Copy out the line that contains "with_door(RIGHT) handle_screws(door_mid_x, door_handle_z);", the line that contains "# We work in", and every line between them, exactly, and nothing else.

Information shown:
▼

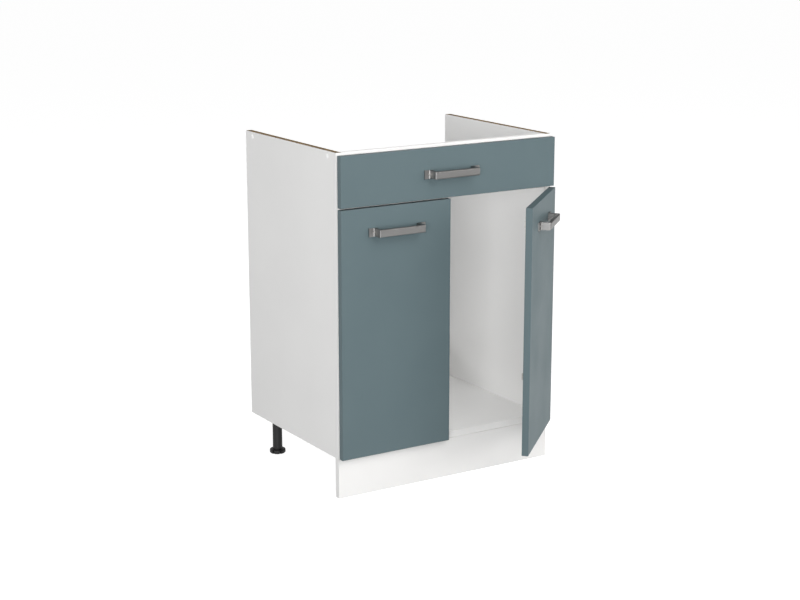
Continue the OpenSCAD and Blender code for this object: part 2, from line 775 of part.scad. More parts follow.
module mounting_plates(side) {
    plate_z = arm_z - arm_sheet - slide_gap;
    color(ZINC) at_side(side) difference() {
        at_hinges() {
            translate([plate_top_x, plate_front_y, -plate_z]) cube([plate_h, plate_l, 2 * plate_z]);
            translate([panel_x - plate_wing_t, plate_screw_y, 0]) rotate([0, 90, 0])
                linear_extrude(plate_wing_t)
                    round_rect(plate_screw_spacing + 2 * plate_wing_end, plate_wing_w, plate_wing_end);
        }
        at_plate_screws() translate([-plate_wing_t - over, 0, 0])
            rod_x(plate_screw_d + fit_gap, plate_wing_t + 2 * over);
        at_adjust_screws() translate([-over, 0, 0])
            rod_x(adjust_screw_d + fit_gap, adjust_screw_l + hole_spare + over);
    }
}

module plate_screws(side) {
    color(STEEL) at_side(side) at_plate_screws() translate([-plate_wing_t, 0, 0]) rotate([0, 0, -90])
        screw_y(plate_screw_d, plate_wing_t + panel_hole_depth - hole_spare, plate_screw_head_d);
}

module at_adjust_screws() {
    at_hinges() for (y = [plate_screw_y - adjust_front, plate_screw_y + adjust_rear])
        translate([plate_top_x, y, 0]) children();
}

// Arm: a folded channel over the mounting plate, with a tongue for pin A and a finger for pin B
module hinge_arms(side) {
    web_x = plate_top_x - arm_sheet;
    nose_x = web_x - nose_drop;
    arm_l = arm_back_y - nose_y;
    root_y = nose_y + nose_depth / 3;
    color(STEEL) at_side(side) difference() {
        at_hinges() {
            translate([web_x, nose_y, -arm_z]) cube([arm_sheet, arm_l, 2 * arm_z]);
            for (up = [0, 1]) mirror([0, 0, up]) translate([web_x, nose_y, arm_z - arm_sheet])
                cube([arm_cheek, arm_l, arm_sheet]);
            translate([nose_x, nose_y, -arm_z])
                cube([ARM_B[0] + eye_d / 2 + slide_gap - nose_x, nose_depth, 2 * arm_z]);
            middle(tongue_z) bar(ARM_A, [web_x - arm_sheet, root_y], eye_d);
            middle(finger_z) bar(ARM_B, [ARM_B[0], root_y], eye_d);
        }
        at_hinges() {
            rod_mid(ARM_A, pin_d + fit_gap, arm_z);
            rod_mid(ARM_B, pin_d + fit_gap, arm_z);
        }
        at_adjust_screws() translate([-arm_sheet - over, 0, 0])
            rod_x(adjust_screw_d + fit_gap, arm_sheet + 2 * over);
    }
}

module arm_pins(side) {
    color(ZINC) at_side(side) at_hinges() {
        rod_mid(ARM_A, pin_d, outer_link_z);
        rod_mid(ARM_B, pin_d, inner_link_z);
    }
}

module adjust_screws(side) {
    color(STEEL) at_side(side) at_adjust_screws() translate([-arm_sheet, 0, 0]) rotate([0, 0, -90])
        screw_y(adjust_screw_d, arm_sheet + adjust_screw_l, adjust_screw_head_d);
}

// Plan outline of the outer link
module outer_link_plan() {
    bar(ARM_A, OUTER_BEND, link_w);
    bar(OUTER_BEND, CUP_C, link_w);
    translate(ARM_A) circle(d = eye_d);
    translate(CUP_C) circle(d = eye_d);
}

module outer_links(side) {
    color(STEEL) at_side(side) turned_about(ARM_A, outer_turn * opening(side)) difference() {
        at_hinges() {
            layers(tongue_z + slide_gap, outer_link_z) outer_link_plan();
            middle(outer_link_z) intersection() {
                outer_link_plan();
                translate(OUTER_BEND - [1.5 * link_w + link_sheet, eye_d])
                    square([2 * link_w, 2 * eye_d]);
            }
        }
        at_hinges() {
            rod_mid(ARM_A, pin_d + pin_gap, arm_z);
            rod_mid(CUP_C, pin_d + pin_gap, arm_z);
        }
    }
}

// Plan outline of the inner link
module inner_link_plan() {
    bar(ARM_B, INNER_BEND, link_w);
    bar(INNER_BEND, OPEN_EYE, link_w);
    translate(ARM_B) circle(d = eye_d);
    translate(OPEN_EYE) circle(d = open_eye_d);
}

module inner_links(side) {
    color(STEEL) at_side(side) turned_about(ARM_B, inner_turn * opening(side)) difference() {
        at_hinges() {
            layers(finger_z + slide_gap, inner_link_z) inner_link_plan();
            middle(inner_link_z) difference() {
                inner_link_plan();
                translate(ARM_B) circle(d = eye_d + link_w);
            }
        }
        at_hinges() {
            rod_mid(ARM_B, pin_d + pin_gap, arm_z);
            rod_mid(OPEN_EYE, pin_d + open_pin_gap, arm_z);
        }
    }
}

// Outline of the cup's wings, seen along Y, with x along X and y along Z
module wing_outline() {
    translate([cup_x - cup_screw_step, 0]) {
        for (up = [-1, 1]) translate([0, up * cup_screw_spacing / 2]) circle(d = wing_w);
        square([wing_w, cup_screw_spacing], center = true);
    }
    translate([cup_x, 0]) circle(d = cup_bore_d + 2 * cup_rim);
}

module hinge_cups(side) {
    tub_d = cup_bore_d - fit_gap;
    tub_depth = cup_bore_depth - fit_gap;
    inner_d = tub_d - 2 * cup_wall;
    tub_front_y = front_back_y - tub_depth;
    boss_x = min(CUP_C[0], CUP_D[0]) - eye_d / 2;
    boss_w = max(CUP_C[0], CUP_D[0]) + eye_d / 2 - boss_x;
    boss_l = CUP_C[1] + eye_d / 2 - layer_step - tub_front_y;
    pass_z = tongue_z + 2 * link_sheet;
    color(STEEL) with_door(side) difference() {
        at_hinges() {
            difference() {
                union() {
                    translate([cup_x, tub_front_y, 0]) rod_y(tub_d, tub_depth);
                    translate([0, front_back_y + wing_t, 0]) rotate([90, 0, 0])
                        linear_extrude(wing_t) wing_outline();
                }
                translate([cup_x, tub_front_y + cup_wall, 0]) rod_y(inner_d, 2 * tub_depth);
                // Low rim where the links pass over the door's edge
                translate([cup_x, front_back_y - cup_rim_drop, -pass_z])
                    cube([cup_bore_d, 2 * cup_rim_drop, 2 * pass_z]);
            }
            intersection() {
                translate([cup_x, tub_front_y, 0]) rod_y(tub_d, 2 * tub_depth);
                for (up = [0, 1]) mirror([0, 0, up]) translate([boss_x, tub_front_y, boss_z])
                    cube([boss_w, boss_l, boss_h]);
            }
        }
        at_hinges() {
            rod_mid(CUP_C, pin_d + fit_gap, arm_z + 2 * hole_spare);
            rod_mid(CUP_D, pin_d + fit_gap, arm_z + 2 * hole_spare);
        }
        at_cup_screws() translate([0, -over, 0]) rod_y(wood_screw_d + fit_gap, wing_t + 2 * over);
    }
}

module cup_pins(side) {
    color(ZINC) with_door(side) at_hinges() {
        for (up = [0, 1]) mirror([0, 0, up]) translate([CUP_C[0], CUP_C[1], tongue_z])
            cylinder(d = pin_d, h = arm_z + hole_spare - tongue_z);
        rod_mid(CUP_D, pin_d, arm_z + hole_spare);
    }
}

module cup_screws(side) {
    color(STEEL) with_door(side) at_cup_screws() translate([0, wing_t, 0]) rotate([0, 0, 180])
        screw_y(wood_screw_d, wing_t + wood_screw_grip, wood_screw_head_d);
}

module at_cup_screws() {
    at_hinges() for (up = [-1, 1])
        translate([cup_x - cup_screw_step, front_back_y, up * cup_screw_spacing / 2]) children();
}

// Doors

module door(side) {
    color(BLUE_GREY) with_door(side) difference() {
        front_board(door_mid_x, door_w, door_bottom, door_h);
        at_hinges() translate([cup_x, front_back_y - cup_bore_depth, 0])
            rod_y(cup_bore_d, cup_bore_depth + over);
        at_cup_screws() front_hole();
        at_handle_screws(door_mid_x, door_handle_z)
            rod_y(handle_screw_d + fit_gap, front_t + 2 * over);
    }
}

module bumpers(side) {
    color(WHITE) with_door(side) for (x = [front_gap / 2 + bumper_in, door_mid_x])
        translate([x, front_back_y, leg_h + board_mid]) rotate([-90, 0, 0]) rotate_extrude() {
            square([bumper_d / 2, bumper_t / 2]);
            square([bumper_d / 2 - bumper_t / 2, bumper_t]);
            intersection() {
                translate([bumper_d / 2 - bumper_t / 2, bumper_t / 2]) circle(d = bumper_t);
                square([bumper_d / 2, bumper_t]);
            }
        }
}

side_panel(LEFT);  // side_panel_left
side_panel(RIGHT);  // side_panel_right
bottom_panel();
front_rail();
rear_rail();
drawer_front();
bow_handle(0, drawer_handle_z);  // handle_drawer
handle_screws(0, drawer_handle_z);  // handle_screws_drawer
front_spacers();
front_screws();
cam_locks();
cam_bolts();
dowels();
cover_caps();
leg_sockets();
leg_screws();
leg_columns();
plinth();
plinth_clips();
clip_screws();
mounting_plates(LEFT);  // mounting_plates_left
mounting_plates(RIGHT);  // mounting_plates_right
plate_screws(LEFT);  // plate_screws_left
plate_screws(RIGHT);  // plate_screws_right
hinge_arms(LEFT);  // hinge_arms_left
hinge_arms(RIGHT);  // hinge_arms_right
arm_pins(LEFT);  // arm_pins_left
arm_pins(RIGHT);  // arm_pins_right
adjust_screws(LEFT);  // adjust_screws_left
adjust_screws(RIGHT);  // adjust_screws_right
outer_links(LEFT);  // outer_links_left
outer_links(RIGHT);  // outer_links_right
inner_links(LEFT);  // inner_links_left
inner_links(RIGHT);  // inner_links_right
door(LEFT);  // door_left
door(RIGHT);  // door_right
with_door(LEFT) bow_handle(door_mid_x, door_handle_z);  // handle_left
with_door(RIGHT) bow_handle(door_mid_x, door_handle_z);  // handle_right
with_door(LEFT) handle_screws(door_mid_x, door_handle_z);  // handle_screws_left
with_door(RIGHT) handle_screws(door_mid_x, door_handle_z);  // handle_screws_right
hinge_cups(LEFT);  // hinge_cups_left
hinge_cups(RIGHT);  // hinge_cups_right
cup_screws(LEFT);  // cup_screws_left
cup_screws(RIGHT);  // cup_screws_right
cup_pins(LEFT);  // cup_pins_left
cup_pins(RIGHT);  // cup_pins_right
bumpers(LEFT);  // bumpers_left
bumpers(RIGHT);  // bumpers_right
foot(LEFT, front_foot);  // foot_front_left
foot(RIGHT, front_foot);  // foot_front_right
foot(LEFT, rear_foot);  // foot_rear_left
foot(RIGHT, rear_foot);  // foot_rear_right
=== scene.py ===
# %% [markdown]
# # A sink base cabinet, dressed for a studio picture
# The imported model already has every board, hinge and foot at its real size. This lesson adds what a
# solid model leaves out: the finishes, the softened edges, the brushed handles and the light.
# We work in metres. X runs to the right, Y to the back and Z up, and the floor is at Z = 0.

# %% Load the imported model
import json
import math

import bmesh
import bpy
from mathutils import Matrix, Vector


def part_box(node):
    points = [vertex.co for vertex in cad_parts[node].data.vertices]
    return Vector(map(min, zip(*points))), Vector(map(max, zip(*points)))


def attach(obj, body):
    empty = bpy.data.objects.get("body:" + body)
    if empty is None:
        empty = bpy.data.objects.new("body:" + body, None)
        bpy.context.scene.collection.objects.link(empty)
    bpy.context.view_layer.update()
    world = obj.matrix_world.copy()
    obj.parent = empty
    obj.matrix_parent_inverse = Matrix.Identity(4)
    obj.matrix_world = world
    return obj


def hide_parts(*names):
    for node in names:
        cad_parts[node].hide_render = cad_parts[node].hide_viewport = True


MM = 0.001
MICRON = 0.001 * MM
NEAR = 0.01 * MM
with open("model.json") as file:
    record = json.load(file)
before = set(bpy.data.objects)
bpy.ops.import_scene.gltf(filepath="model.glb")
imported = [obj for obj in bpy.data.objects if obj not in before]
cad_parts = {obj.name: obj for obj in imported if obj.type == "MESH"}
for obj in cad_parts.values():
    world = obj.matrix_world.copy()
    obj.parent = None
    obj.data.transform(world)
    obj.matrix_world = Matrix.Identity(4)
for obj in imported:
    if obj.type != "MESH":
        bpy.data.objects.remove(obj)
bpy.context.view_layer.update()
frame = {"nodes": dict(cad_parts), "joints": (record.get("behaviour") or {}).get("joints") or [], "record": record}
scene = bpy.context.scene
body_of = {node: body for body, nodes in frame["record"]["behaviour"]["bodies"].items()
           for node in nodes}
slot_of = {part["node"]: part["material_slot"] for part in frame["record"]["subparts"]}

# %% [markdown]
# ## The camera
# The picture was taken from the front left, a little above the cabinet, with a long lens. A long
# lens from far away keeps the cabinet's edges nearly parallel, as catalogue pictures do. The
# camera looks down by some thirteen degrees, and to the right of straight back by thirty-two.

# %% Place the camera
LENS_LENGTH = 76.465
SENSOR_WIDTH = 36.0
STANDPOINT = (-2.17471, -3.26822, 1.38271)
DEGREES_DOWN = 13.503
DEGREES_RIGHT = 32.027
lens = bpy.data.cameras.new("studio_camera")
lens.lens = LENS_LENGTH
lens.sensor_width = SENSOR_WIDTH
camera = bpy.data.objects.new("studio_camera", lens)
camera.location = STANDPOINT
camera.rotation_euler = (math.radians(90 - DEGREES_DOWN), 0, math.radians(-DEGREES_RIGHT))
scene.collection.objects.link(camera)
scene.camera = camera
print("camera looks", [round(v, 3) for v in camera.rotation_euler])

# %% [markdown]
# ## Helpers for materials
# Every finish here is a small node tree on the Principled shader. One helper starts a material, and
# one adds a node and wires its inputs, so that each finish below reads as a short recipe. All
# patterns read Object coordinates, because each piece's object sits at the origin and its
# coordinates are real metres: a scale of 1000 makes a pattern about a millimetre wide.

# %% Start a material and add a node
def start_finish(name, roughness, metallic=0.0):
    finish = bpy.data.materials.new(name)
    finish.use_nodes = True
    shader = finish.node_tree.nodes["Principled BSDF"]
    shader.inputs["Roughness"].default_value = roughness
    shader.inputs["Metallic"].default_value = metallic
    return finish, finish.node_tree, shader


def add(tree, kind, wires=None, **settings):
    made = tree.nodes.new("ShaderNode" + kind)
    for name, value in settings.items():
        setattr(made, name, value)
    for socket, value in (wires or {}).items():
        if isinstance(value, bpy.types.NodeSocket):
            tree.links.new(value, made.inputs[socket])
        else:
            made.inputs[socket].default_value = value
    return made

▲

Task solution:
with_door(RIGHT) handle_screws(door_mid_x, door_handle_z);  // handle_screws_right
hinge_cups(LEFT);  // hinge_cups_left
hinge_cups(RIGHT);  // hinge_cups_right
cup_screws(LEFT);  // cup_screws_left
cup_screws(RIGHT);  // cup_screws_right
cup_pins(LEFT);  // cup_pins_left
cup_pins(RIGHT);  // cup_pins_right
bumpers(LEFT);  // bumpers_left
bumpers(RIGHT);  // bumpers_right
foot(LEFT, front_foot);  // foot_front_left
foot(RIGHT, front_foot);  // foot_front_right
foot(LEFT, rear_foot);  // foot_rear_left
foot(RIGHT, rear_foot);  // foot_rear_right
=== scene.py ===
# %% [markdown]
# # A sink base cabinet, dressed for a studio picture
# The imported model already has every board, hinge and foot at its real size. This lesson adds what a
# solid model leaves out: the finishes, the softened edges, the brushed handles and the light.
# We work in metres. X runs to the right, Y to the back and Z up, and the floor is at Z = 0.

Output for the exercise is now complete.